Tap is also coming to Broadway this spring. It’s been a long time since tappers have gotten work in musicals, but now, with Kathleen Marshall directing Anything Goes, Sutton Foster and the cast of 29 are taking their flaps, slaps, and slurps out of mothballs. In “The Beat of Dancing Feet,” our Broadway maven, Sylviane Gold, explains why tap faded from the Great White Way and why it’s coming back—under Kathleen’s sure but gentle hand.

 

 

The Seven Deadly Sins
was one of Balanchine’s most tantalizing ballets. Considering the ballet lost, New York City Ballet commissioned Lynn Taylor-Corbett to re-choreograph it with the original Kurt Weill music, to premiere this month.
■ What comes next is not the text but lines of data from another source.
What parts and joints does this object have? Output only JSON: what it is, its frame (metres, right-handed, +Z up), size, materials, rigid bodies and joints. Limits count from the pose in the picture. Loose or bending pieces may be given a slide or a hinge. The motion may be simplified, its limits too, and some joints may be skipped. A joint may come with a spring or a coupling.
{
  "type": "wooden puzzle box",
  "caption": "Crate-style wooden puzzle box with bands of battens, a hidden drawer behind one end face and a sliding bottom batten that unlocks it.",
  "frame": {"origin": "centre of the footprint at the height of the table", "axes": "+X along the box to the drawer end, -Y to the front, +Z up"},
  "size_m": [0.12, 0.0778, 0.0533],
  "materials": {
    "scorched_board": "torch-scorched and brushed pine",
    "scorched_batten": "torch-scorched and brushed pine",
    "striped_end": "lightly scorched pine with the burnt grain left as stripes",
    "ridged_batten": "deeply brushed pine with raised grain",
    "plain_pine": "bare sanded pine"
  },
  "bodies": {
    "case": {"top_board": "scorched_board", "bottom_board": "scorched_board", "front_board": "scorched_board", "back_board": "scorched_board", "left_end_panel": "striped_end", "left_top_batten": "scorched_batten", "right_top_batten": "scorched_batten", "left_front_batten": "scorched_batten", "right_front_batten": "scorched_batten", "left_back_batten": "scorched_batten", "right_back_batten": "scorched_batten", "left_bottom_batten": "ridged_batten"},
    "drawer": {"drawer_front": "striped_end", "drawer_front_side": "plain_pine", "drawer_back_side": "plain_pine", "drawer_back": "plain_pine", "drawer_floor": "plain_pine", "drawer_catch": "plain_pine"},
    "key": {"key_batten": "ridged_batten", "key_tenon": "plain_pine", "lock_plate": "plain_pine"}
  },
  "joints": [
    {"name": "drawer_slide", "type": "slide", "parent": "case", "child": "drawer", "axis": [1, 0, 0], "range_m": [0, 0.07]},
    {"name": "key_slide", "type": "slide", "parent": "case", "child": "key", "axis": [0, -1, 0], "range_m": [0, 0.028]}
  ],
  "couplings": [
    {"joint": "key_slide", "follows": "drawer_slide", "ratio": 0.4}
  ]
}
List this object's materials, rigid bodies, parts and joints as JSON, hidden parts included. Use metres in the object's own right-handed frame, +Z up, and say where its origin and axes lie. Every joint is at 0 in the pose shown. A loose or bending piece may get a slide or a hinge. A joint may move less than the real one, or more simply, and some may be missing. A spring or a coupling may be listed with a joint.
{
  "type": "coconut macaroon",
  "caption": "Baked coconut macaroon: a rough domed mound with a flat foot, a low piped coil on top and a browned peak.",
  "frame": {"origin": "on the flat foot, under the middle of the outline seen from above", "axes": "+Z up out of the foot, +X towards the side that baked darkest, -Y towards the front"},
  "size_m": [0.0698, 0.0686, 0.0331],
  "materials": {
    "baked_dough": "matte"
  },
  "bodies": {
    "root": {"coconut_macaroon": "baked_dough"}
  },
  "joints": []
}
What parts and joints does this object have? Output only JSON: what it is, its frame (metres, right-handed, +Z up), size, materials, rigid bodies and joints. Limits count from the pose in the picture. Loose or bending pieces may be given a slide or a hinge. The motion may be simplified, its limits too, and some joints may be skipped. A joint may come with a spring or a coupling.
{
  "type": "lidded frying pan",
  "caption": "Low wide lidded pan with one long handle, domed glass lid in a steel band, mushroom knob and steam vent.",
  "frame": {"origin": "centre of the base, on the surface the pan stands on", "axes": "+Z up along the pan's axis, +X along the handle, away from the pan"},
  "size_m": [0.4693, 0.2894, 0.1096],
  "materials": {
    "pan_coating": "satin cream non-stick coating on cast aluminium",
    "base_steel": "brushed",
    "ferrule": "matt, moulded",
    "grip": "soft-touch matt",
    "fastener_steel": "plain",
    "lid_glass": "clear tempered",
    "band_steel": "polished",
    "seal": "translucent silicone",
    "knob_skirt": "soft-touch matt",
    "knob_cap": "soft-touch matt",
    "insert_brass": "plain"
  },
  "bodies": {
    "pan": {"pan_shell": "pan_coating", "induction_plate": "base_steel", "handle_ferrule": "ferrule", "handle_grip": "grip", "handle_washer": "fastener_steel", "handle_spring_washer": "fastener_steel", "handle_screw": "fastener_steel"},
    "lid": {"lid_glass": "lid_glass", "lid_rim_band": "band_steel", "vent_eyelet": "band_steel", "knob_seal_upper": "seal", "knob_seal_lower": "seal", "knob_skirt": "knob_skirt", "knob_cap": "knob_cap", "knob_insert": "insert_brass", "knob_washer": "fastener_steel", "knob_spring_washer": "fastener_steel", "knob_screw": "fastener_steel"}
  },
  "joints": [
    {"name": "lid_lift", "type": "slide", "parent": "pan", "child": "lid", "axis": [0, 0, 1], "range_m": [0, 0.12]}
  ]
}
But, it turns out that Balanchine’s ballet is not entirely lost: Allegra Kent, for whom he revived it in 1958, remembers it well. In “Sinful Memories,” she gives a tasty glimpse of this curious moral travelogue.

 

Completely unofficially, I call this the mama issue. As luck would have it, Dormeshia just had her third child, Kathleen’s twins are a year old, and Allegra is a mother of three and grandmother of two. Every once in a while it’s nice to give props to those who (heroically) balance motherhood and dance.